In this fascinating new work, Gabriel Pivarnik identifies the major theological developments in the concept of active participation of the last century, most notably in Mediator Dei and the Vatican II documents. He also considers the reception of those developments. Drawing especially on the work of Cipriano Vagaggini and Edward Kilmartin, Pivarnik offers a lucid demonstration of how liturgical participation can be viewed in metaphysical, soteriological, and ecclesiological terms through the lens of a trinitarian narrative.

R. Gabriel Pivarnik, OP, teaches theology at Providence College, where he also serves as director of the Center for Catholic and Dominican Studies.

In this work Fr. Pivarnik launches into the deeper trinitarian meaning of Vatican II's assertion that `full, conscious, and active participation . . . is demanded by the very nature of the liturgy.' The result is as penetrating in its insight as its scholarship is exhaustive and up-to-date. Singling out the writings of two major twentieth-century liturgical theologians, Cipriano Vagaggini and Edward Kilmartin, Pivarnik provides rich and comprehensive syntheses of both.
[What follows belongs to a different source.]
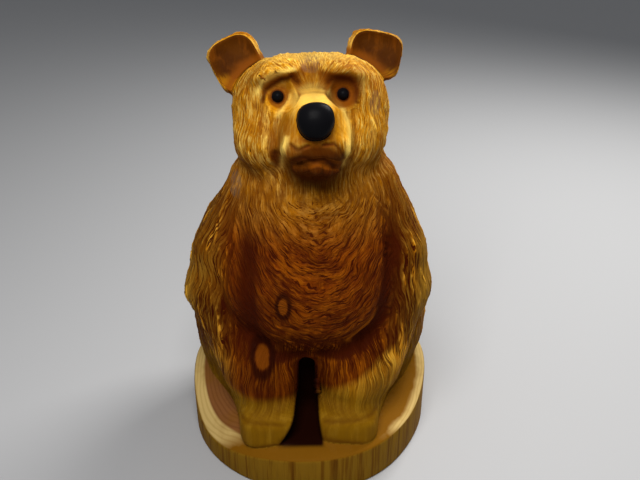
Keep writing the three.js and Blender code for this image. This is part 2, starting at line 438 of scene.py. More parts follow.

A scholarly tour de force, this book is indispensable for any doctoral course on the subject and a valuable resource for teachers of liturgy at any level.
John D. Laurance, SJ, Marquette University, Author of The Sacrament of the Eucharist

"A significant addition to the literature on active participation in the liturgy. While this book demands a certain theological literacy, it is well written and should be accessible to undergraduate students."